Creating Integration Jobs
An
Integration Job is a job executed by Semarchy Convergence for MDM to integrate and certify source data into golden records. This job uses the rules defined as part of the integration process, and contains a sequence of
Tasks running these rules. Each task addresses one entity, and performs several processes (Enrichment, Validation, etc.) for this entity.
Creating Jobs
To create a job:
- Right-click the
Jobs node and select
Add Job.... The
Create New Job wizard opens.
- In the
Create New Job wizard, check the
Auto Fill option and then enter the following values:
-
Name: Internal name of the object.
-
Description: Optionally enter a description for the Job.
-
Queue Name: Name of the queue that will contain this job.
- Click
Next.
- In the
Tasks page, select the
Available Entities that you want to process in this job and click the
Add >> button to add them to the
Selected Entities.
- Click
Finish to close the wizard. The
Job editor opens.
- Select
Tasks in the editor sidebar. In the list of
Tasks, the entities involved in each task are listed, as well as the processes (Enrichers, Matchers, etc.) that will run for these entities.
- Use the
Move Up and
Move Down buttons to order the tasks.
- To edit the processes involved in one task:
- Double-click the entity
Name in the
Tasks table. The editor switches to the
Task editor.
- Select the process that you want to enable for this task.
- Use the editor breadcrumb to go back to the Job editor.
- Press
CTRL+S to save the editor.
- Close the editor.
Jobs Parameters
Jobs can be parameterized for optimizing their execution.
To change a job parameter:
- In the job editor, select
Job Parameters in the editor sidebar.
- In the
Job Parameters table, click the
Add Parameter button. The
Create New Job Parameter wizard opens.
- In the
Name field, enter the name of the parameter.
- In the
Value field, enter the value for this parameter.
- Click
Finish to close the wizard.
- Press
CTRL+S to save the editor.
- Close the editor.
The following table lists the parameters available to customize the jobs.
Parameter Name |
Values |
Description |
PARAM_RECYCLE_ERRORS
|
0 or 1 |
If this parameter is set to 1, error recycling is triggered and rejects from previous job executions are recycled in this job. |
PARAM_ANALYZE_STATS
|
0 or 1 |
If this parameter is set to 1, statistics collection is triggered in the MDM hub tables to optimize processing.
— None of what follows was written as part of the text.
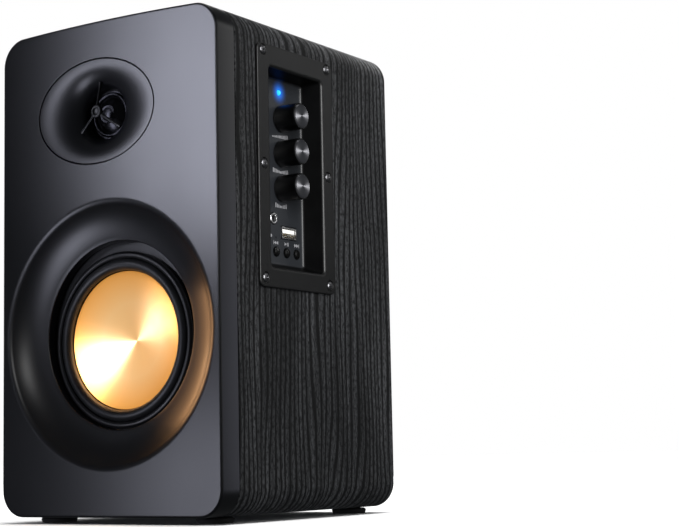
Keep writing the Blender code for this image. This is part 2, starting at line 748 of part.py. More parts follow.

This open is useful to accelerate the processing of large data sets. |
PARAM_AGGREGATE_JOB_ENRICHERS
|
0 or 1 |
If this parameter is set to 1, consecutive SemQL enrichers are merged into a single SQL statement when executed. This applies to all entities. |
PARAM_AGGREGATE_ENTITY_ENRICHERS_<entity_name>
|
0 or 1 |
If this parameter is set to 1, consecutive SemQL enrichers are merged into a single SQL statement when executed. This applies only to the entity which name is provided as
<entity_name> .
|
Jobs Sequencing and Parallelism
Jobs are a sequence of task. These tasks must be ordered to handle referential integrity. For example, if you perform all the tasks on
Contact then
Customer, it is likely that new contacts attached to new customers will not be integrated as the new golden customers are not created yet.
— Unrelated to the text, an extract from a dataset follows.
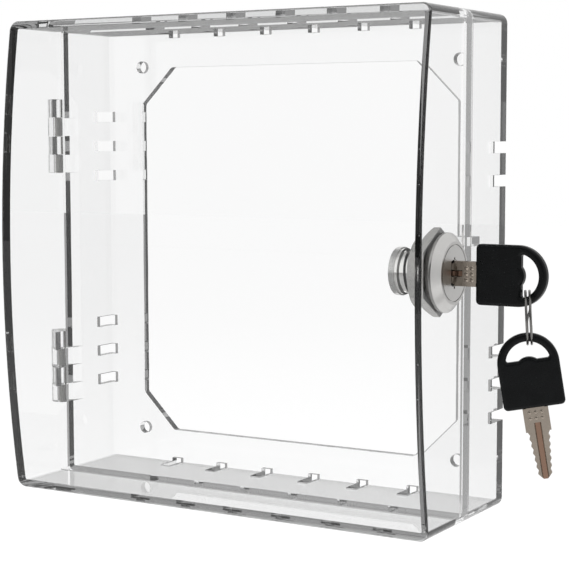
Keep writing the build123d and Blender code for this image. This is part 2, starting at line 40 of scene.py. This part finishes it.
# The lamps' names, places, sizes and watts. Each one faces the origin.
LAMPS = (
    ("key_lamp", (-0.7, -0.9, 0.9), 0.7, 7),
    ("fill_lamp", (0.9, -0.5, 0.3), 0.6, 3),
    ("top_lamp", (0.0, 0.2, 1.1), 0.8, 4),
)

# A ray that is turned back inside the plastic loses its light between these numbers of turns.
FEW_TURNS, MANY_TURNS = 3, 4
FEW_TURNS_LIGHT, MANY_TURNS_LIGHT = 0.4, 0.03


# ---------------------------------------------------------------- settings
class ShellSettings(bpy.types.PropertyGroup):
    """The clear moulded plastic of the base and the cover."""

    tint: FloatVectorProperty(
        name="Tint", description="Colour that the plastic lets through",
        subtype="COLOR", size=3, min=0, max=1, default=(0.994, 0.995, 0.995),
    )
    ior: FloatProperty(
        name="Refraction", description="How strongly the plastic bends light",
        min=1.3, max=1.7, default=1.49,
    )
    smoke: FloatProperty(
        name="Smoke", description="Light lost per metre of plastic", min=0, max=200, default=10.0,
    )
    smoke_colour: FloatVectorProperty(
        name="Smoke colour", description="Colour that is left after a long way through the plastic",
        subtype="COLOR", size=3, min=0, max=1, default=(0.55, 0.555, 0.56),
    )
    shadow: FloatProperty(
        name="Shadow", description="Share of a lamp's light that passes one face", min=0, max=1, default=0.93,
    )


class MetalSettings(bpy.types.PropertyGroup):
    """The plated metals of the lock, the pins, the blades and the ring."""

    nickel: FloatVectorProperty(
        name="Nickel", description="Satin nickel of the lock",
        subtype="COLOR", size=3, min=0, max=1, default=(0.52, 0.514, 0.503),
    )
    nut: FloatVectorProperty(
        name="Nut", description="Bright plate of the nut",
        subtype="COLOR", size=3, min=0, max=1, default=(0.72, 0.71, 0.69),
    )
    # Painted shade: the washer is coloured dark to stand for the shade beside the flange.
    washer: FloatVectorProperty(
        name="Washer", description="Dark steel of the washer",
        subtype="COLOR", size=3, min=0, max=1, default=(0.2, 0.19, 0.18),
    )
    zinc: FloatVectorProperty(
        name="Zinc", description="Bright zinc of the cam and its fixings",
        subtype="COLOR", size=3, min=0, max=1, default=(0.66, 0.66, 0.65),
    )
    brass: FloatVectorProperty(
        name="Brass", description="Stamped brass of the wafers",
        subtype="COLOR", size=3, min=0, max=1, default=(0.72, 0.56, 0.3),
    )
    pin: FloatVectorProperty(
        name="Pin", description="Dull steel of the hinge pins",
        subtype="COLOR", size=3, min=0, max=1, default=(0.36, 0.355, 0.335),
    )
    blade: FloatVectorProperty(
        name="Blade", description="Worn nickel of the key blades",
        subtype="COLOR", size=3, min=0, max=1, default=(0.34, 0.295, 0.25),
    )
    ring: FloatVectorProperty(
        name="Ring", description="Dark steel of the split ring",
        subtype="COLOR", size=3, min=0, max=1, default=(0.17, 0.166, 0.16),
    )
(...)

They are themselves executed sequentially in a defined
Queues in a FIFO (First-In First-Out) mode.
If two jobs can run simultaneously, they should be in different queues. For example, if two jobs address two different areas in the same model, then these jobs can run simultaneously in different queues.
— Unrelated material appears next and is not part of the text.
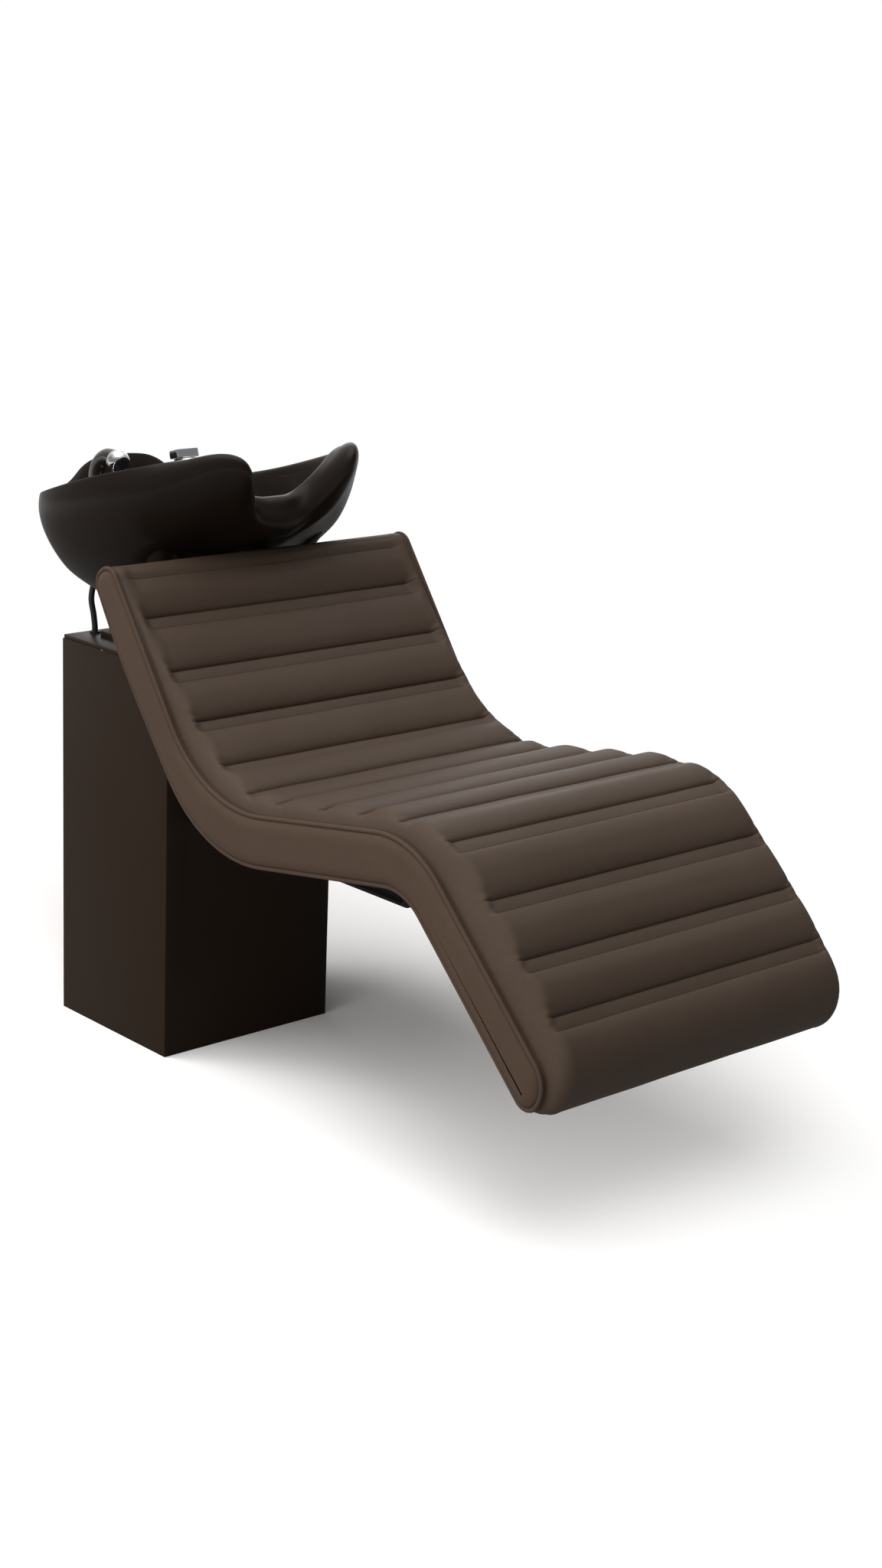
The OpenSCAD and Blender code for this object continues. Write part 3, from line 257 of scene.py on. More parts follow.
# For each look: the function that makes it, its slot in the record, and the values it is made with
lookTable = {
    "padCloth": (coatedCloth, "upholstery", (0.068, 0.047, 0.034), (0.080, 0.057, 0.043)),
    "borderCloth": (coatedCloth, "upholstery", (0.068, 0.043, 0.030), (0.078, 0.051, 0.036)),
    "stitchThread": (thread, "upholstery", (0.030, 0.022, 0.018)),
    "columnPaint": (powderCoat, "column_paint", (0.023, 0.0145, 0.0095)),
    "blackSteel": (powderCoat, "black_steel", (0.014, 0.0115, 0.010), 0.42),
    "chrome": (polishedChrome, "chrome"),
    "bareSteel": (plainSteel, "bare_steel"),
    "brass": (plainSteel, "brass", (0.55, 0.38, 0.16), 0.3),
    "castIron": (castIron, "cast_iron"),
    "plywood": (birchPly, "plywood"),
    "ceramic": (glazedCeramic, "glazed_ceramic"),
    "blackPlastic": (moulded, "black_plastic", (0.018, 0.018, 0.018), 0.45),
    "greyPlastic": (moulded, "grey_plastic", (0.42, 0.42, 0.41), 0.3),
    "redPlastic": (moulded, "red_plastic", (0.33, 0.02, 0.015), 0.3),
    "bluePlastic": (moulded, "blue_plastic", (0.015, 0.06, 0.30), 0.3),
    "rubber": (moulded, "black_rubber", (0.012, 0.012, 0.012), 0.36, 0.0003),
    "handleLacquer": (moulded, "bronze_gloss", (0.016, 0.012, 0.009), 0.2, 0.00003, 0.8),
    "sprayFace": (moulded, "smoked_face", (0.02, 0.02, 0.021), 0.16, 0.00003, 0.6),
    "steelBraid": (braid, "braided_hose", (0.5, 0.5, 0.52), 26, 900, 0.9),
}
looks = {name: Shader(name) for name in lookTable}
for name, (make, slot, *values) in lookTable.items():
    make(looks[name], *values)
print("stage: materials ready")


# A piece from its mesh, with its look, the body that it rides on and the CAD nodes that it replaces
def finishPiece(name, mesh, look, body, replaced=(), sharp=35, slot=None):
    if isinstance(mesh, bmesh.types.BMesh):
        mesh = toMesh(name, mesh)
    mesh.polygons.foreach_set("use_smooth", [True] * len(mesh.polygons))
    mesh.set_sharp_from_angle(angle=radians(sharp))
    mesh.materials.clear()
    mesh.materials.append(looks[look].material)
    piece = placed(name, mesh)
    if body:
        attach(piece, body)
    slot = slot or lookTable[look][1]
    if replaced:
        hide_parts(*replaced)
    return piece


# Rings of equal count joined into a skin, capped unless closed; mm in the lists, metres in the mesh
def loft(rings, closed=False):
    bm = bmesh.new()
    order = bm.verts.layers.int.new("order")
    count = len(rings[0])
    for i, point in enumerate(rings[0]):
        bm.verts.new(Vector(point) * mm)[order] = i
    bm.verts.ensure_lookup_table()
    edges = [bm.edges.new((bm.verts[i], bm.verts[(i + 1) % count])) for i in range(count)]
    if not closed:
        bmesh.ops.contextual_create(bm, geom=edges)
    for ring in rings[1:] + ([rings[0]] if closed else []):
        made = bmesh.ops.extrude_edge_only(bm, edges=edges)["geom"]
        fresh = {g for g in made if isinstance(g, bmesh.types.BMVert)}
        for vert in fresh:
            vert.co = Vector(ring[vert[order]]) * mm
        edges = [g for g in made if isinstance(g, bmesh.types.BMEdge) and set(g.verts) <= fresh]
    if not closed:
        bmesh.ops.contextual_create(bm, geom=edges)
    bmesh.ops.remove_doubles(bm, verts=bm.verts[:], dist=1e-6)
    bmesh.ops.recalc_face_normals(bm, faces=bm.faces[:])
    return bm


# A profile of (radius, height) pairs turned about an axis through place, along direction
def turned(profile, place, direction=(0, 0, 1), steps=64, bm=None):
    bm = bm or bmesh.new()
    verts = [bm.verts.new((r * mm, 0, h * mm)) for r, h in profile]
    edges = [bm.edges.new(pair) for pair in zip(verts, verts[1:])]
    before = set(bm.verts) - set(verts)
    bmesh.ops.spin(bm, geom=verts + edges, cent=(0, 0, 0), axis=(0, 0, 1), angle=2 * pi,
                   steps=steps, use_merge=True)
    fresh = [v for v in bm.verts if v not in before]
    bmesh.ops.remove_doubles(bm, verts=fresh, dist=1e-6)
    fresh = [v for v in bm.verts if v not in before]
    turn = Vector((0, 0, 1)).rotation_difference(Vector(direction)).to_matrix().to_4x4()
    bmesh.ops.transform(bm, matrix=Matrix.Translation(Vector(place) * mm) @ turn, verts=fresh)
    bmesh.ops.recalc_face_normals(bm, faces=bm.faces[:])
    return bm


# The same profile at several places, in one mesh
def turnedAt(places, profile, direction, steps):
    bm = bmesh.new()
    for place in places:
        turned(profile, place, direction, steps, bm)
    return bm


# A smooth curve through four points, from b at 0 to c at 1
def blend4(a, b, c, d, t):
    return (b * 2 + (c - a) * t + (a * 2 - b * 5 + c * 4 - d) * t * t + (b * 3 - a - c * 3 + d) * t ** 3) / 2


# The same through all the key points, with per steps from each to the next
def route(keys, per):
    keys = [Vector(k) for k in keys]
    last = len(keys) - 1
    path = [blend4(keys[max(0, i - 1)], keys[i], keys[i + 1], keys[min(last, i + 2)], j / per)
            for i in range(last) for j in range(per)]
    return path + [keys[-1]]


# Rings of a round tube along a path, carried without twist; radius may be a function of the share
def tubeRings(path, radius, sides, closed=False):
    count = len(path)
    rings, side = [], None
    for i, point in enumerate(path):
        before = path[i - 1] if closed or i else point
        after = path[(i + 1) % count] if closed or i < count - 1 else point
        along = (after - before).normalized()
        side = (side or Vector((0.15, 1, 0.1))).cross(along).cross(along).normalized() * -1
        other = along.cross(side)
        r = radius(i / (count - 1)) if callable(radius) else radius
        rings.append([point + (side * cos(a) + other * sin(a)) * r
                      for a in (2 * pi * k / sides for k in range(sides))])
    return rings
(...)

Designing Integration Jobs
It is recommended to create jobs specific to the data loads performed by the data integration batches, and dedicated jobs for human workflows.
Integration Jobs for Data Integration
Data published in batch may target several entities.
It is recommended to define jobs specific to the data loads targeting the hub:
- Such jobs should include all the entities loaded by the data load process.
- In addition, it is recommended to include the entities referencing the entities loaded by the data load process.
Integration Jobs for Data Entry Workflows
A data entry workflow uses a
Business Object composed of several entities.
It is recommended to define a specific job for each data entry workflow:
- Such job should process all the entities of the business object involved in the data entry workflow.
- In addition, if the business object contains fuzzy matching entities, the job should process all the entities referencing these entities.
Integration Jobs for Duplicate Management Workflows
A duplicate management workflow handles duplicates detected on a specific entity.
It is recommended to define a specific jobs for each duplicate management workflow:
- Such job should process the entity involved in the duplicate management workflow.
- In addition, if the entity involved in the duplicate management workflow is a fuzzy matching entity, the job should process all the entities referencing this entity.